[Dataset rows]
[BEGIN]
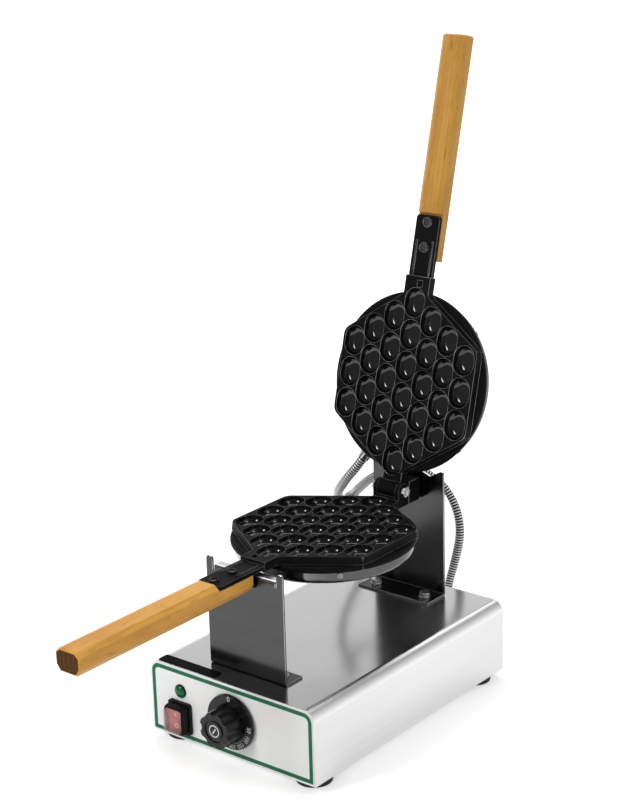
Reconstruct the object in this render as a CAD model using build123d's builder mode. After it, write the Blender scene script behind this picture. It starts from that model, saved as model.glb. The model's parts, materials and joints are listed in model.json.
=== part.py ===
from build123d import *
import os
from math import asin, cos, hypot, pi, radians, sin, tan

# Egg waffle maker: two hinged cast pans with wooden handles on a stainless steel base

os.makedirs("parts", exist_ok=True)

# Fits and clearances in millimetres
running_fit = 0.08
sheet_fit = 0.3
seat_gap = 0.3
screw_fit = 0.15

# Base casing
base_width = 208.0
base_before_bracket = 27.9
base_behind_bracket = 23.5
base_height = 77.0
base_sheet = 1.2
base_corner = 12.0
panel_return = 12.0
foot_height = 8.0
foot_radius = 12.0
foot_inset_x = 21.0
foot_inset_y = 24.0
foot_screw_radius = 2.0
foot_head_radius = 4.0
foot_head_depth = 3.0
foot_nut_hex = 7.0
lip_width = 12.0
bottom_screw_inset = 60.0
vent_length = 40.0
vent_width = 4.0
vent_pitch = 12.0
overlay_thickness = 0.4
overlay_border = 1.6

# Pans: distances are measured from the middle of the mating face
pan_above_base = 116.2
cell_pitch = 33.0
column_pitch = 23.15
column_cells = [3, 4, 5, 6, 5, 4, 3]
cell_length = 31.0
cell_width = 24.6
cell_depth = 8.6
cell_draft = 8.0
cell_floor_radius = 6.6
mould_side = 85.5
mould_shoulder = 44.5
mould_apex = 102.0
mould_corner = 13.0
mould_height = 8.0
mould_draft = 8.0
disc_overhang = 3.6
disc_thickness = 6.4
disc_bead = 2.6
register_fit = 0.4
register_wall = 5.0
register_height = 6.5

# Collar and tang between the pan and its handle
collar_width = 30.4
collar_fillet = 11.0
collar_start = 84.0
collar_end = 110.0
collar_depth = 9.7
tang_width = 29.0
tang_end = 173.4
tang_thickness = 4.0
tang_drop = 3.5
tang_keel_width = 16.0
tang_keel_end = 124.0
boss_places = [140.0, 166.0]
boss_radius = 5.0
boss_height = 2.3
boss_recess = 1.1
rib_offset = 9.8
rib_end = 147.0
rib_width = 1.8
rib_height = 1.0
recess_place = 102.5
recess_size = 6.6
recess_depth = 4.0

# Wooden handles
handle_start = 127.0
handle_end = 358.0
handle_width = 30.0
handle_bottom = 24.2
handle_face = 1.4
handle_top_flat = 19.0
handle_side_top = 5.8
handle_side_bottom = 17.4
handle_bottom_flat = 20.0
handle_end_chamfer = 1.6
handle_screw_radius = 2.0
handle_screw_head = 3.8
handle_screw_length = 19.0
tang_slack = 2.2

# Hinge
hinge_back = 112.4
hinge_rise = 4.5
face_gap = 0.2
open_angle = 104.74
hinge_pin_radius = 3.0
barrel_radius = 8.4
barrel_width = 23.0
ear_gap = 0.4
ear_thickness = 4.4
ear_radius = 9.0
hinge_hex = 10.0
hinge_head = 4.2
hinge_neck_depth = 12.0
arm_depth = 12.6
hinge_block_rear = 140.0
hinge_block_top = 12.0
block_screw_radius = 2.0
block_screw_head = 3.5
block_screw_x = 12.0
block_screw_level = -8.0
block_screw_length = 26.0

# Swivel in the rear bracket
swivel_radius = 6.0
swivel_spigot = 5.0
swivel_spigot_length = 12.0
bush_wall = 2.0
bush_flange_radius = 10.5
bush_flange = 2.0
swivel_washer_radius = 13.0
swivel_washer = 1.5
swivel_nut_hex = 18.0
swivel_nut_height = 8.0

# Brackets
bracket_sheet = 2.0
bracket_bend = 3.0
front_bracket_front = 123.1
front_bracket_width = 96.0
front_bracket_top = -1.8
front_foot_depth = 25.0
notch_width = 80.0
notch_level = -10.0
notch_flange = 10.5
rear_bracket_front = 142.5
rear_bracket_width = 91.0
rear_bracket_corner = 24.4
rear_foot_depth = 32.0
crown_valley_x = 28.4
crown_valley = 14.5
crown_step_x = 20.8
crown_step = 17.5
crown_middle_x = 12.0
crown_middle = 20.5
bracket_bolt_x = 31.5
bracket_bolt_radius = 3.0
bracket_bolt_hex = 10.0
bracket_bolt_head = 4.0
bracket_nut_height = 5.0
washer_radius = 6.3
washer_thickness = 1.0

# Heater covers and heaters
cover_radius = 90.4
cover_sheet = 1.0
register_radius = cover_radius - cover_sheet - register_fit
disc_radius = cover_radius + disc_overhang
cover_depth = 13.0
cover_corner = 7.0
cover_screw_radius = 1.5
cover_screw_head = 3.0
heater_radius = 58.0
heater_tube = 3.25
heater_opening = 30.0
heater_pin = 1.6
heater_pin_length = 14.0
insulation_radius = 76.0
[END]
[BEGIN]
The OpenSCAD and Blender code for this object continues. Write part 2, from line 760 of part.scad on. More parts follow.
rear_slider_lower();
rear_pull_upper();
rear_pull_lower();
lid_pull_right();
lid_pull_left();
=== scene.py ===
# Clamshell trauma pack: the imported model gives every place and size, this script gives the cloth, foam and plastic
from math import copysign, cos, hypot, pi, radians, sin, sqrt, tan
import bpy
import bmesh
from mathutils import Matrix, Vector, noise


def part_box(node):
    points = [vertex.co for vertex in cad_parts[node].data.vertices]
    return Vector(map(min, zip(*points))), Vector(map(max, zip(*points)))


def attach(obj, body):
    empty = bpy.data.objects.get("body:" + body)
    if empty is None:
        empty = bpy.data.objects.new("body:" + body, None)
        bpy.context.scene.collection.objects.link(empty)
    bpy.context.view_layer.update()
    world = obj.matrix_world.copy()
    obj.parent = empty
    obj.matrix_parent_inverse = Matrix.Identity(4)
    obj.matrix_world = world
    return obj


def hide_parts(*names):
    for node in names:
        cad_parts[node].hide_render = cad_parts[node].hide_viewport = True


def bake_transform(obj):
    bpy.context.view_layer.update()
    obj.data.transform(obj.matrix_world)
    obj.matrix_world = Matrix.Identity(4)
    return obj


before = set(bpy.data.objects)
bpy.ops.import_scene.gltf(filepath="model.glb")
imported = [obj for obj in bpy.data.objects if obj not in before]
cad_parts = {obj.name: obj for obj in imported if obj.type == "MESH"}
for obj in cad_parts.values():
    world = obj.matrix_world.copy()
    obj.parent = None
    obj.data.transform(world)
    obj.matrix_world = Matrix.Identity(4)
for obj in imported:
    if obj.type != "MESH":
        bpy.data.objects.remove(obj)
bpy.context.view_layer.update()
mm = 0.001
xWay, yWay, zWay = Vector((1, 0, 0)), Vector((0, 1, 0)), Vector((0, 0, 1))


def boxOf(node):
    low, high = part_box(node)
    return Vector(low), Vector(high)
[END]
[BEGIN]
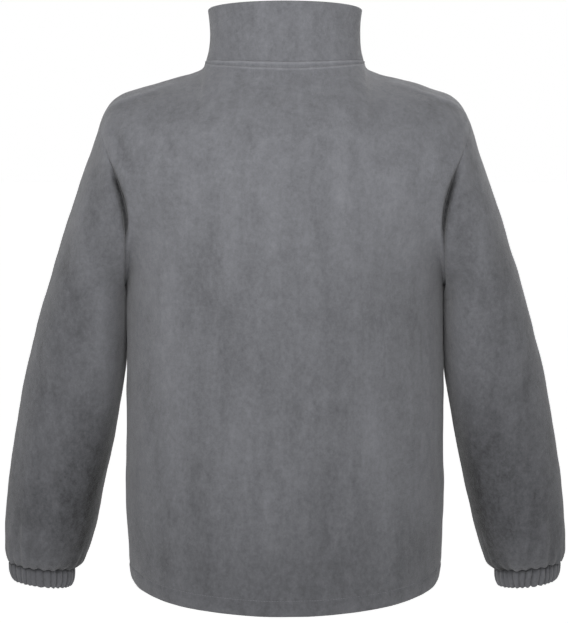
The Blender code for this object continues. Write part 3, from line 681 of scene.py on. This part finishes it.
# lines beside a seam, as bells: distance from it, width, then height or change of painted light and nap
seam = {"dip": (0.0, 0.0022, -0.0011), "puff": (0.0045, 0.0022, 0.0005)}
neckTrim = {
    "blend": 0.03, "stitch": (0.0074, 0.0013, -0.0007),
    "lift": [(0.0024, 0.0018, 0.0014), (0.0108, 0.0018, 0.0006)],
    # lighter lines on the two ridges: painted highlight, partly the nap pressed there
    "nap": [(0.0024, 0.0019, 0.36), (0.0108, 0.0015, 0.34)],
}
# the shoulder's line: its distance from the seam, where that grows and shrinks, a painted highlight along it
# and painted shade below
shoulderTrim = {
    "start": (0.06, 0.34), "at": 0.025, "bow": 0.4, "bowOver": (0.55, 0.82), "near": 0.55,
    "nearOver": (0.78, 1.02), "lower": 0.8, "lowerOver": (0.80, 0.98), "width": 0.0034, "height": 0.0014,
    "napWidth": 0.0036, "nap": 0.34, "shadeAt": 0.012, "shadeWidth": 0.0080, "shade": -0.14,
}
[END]
* [Exercise aim]:
Repeat, exactly as they stand above, the lines from the line with "obj.data.transform(world)" to the line with "return Vector(low), Vector(high)", both lines included.

* [Expected output]:
    obj.data.transform(world)
    obj.matrix_world = Matrix.Identity(4)
for obj in imported:
    if obj.type != "MESH":
        bpy.data.objects.remove(obj)
bpy.context.view_layer.update()
mm = 0.001
xWay, yWay, zWay = Vector((1, 0, 0)), Vector((0, 1, 0)), Vector((0, 0, 1))


def boxOf(node):
    low, high = part_box(node)
    return Vector(low), Vector(high)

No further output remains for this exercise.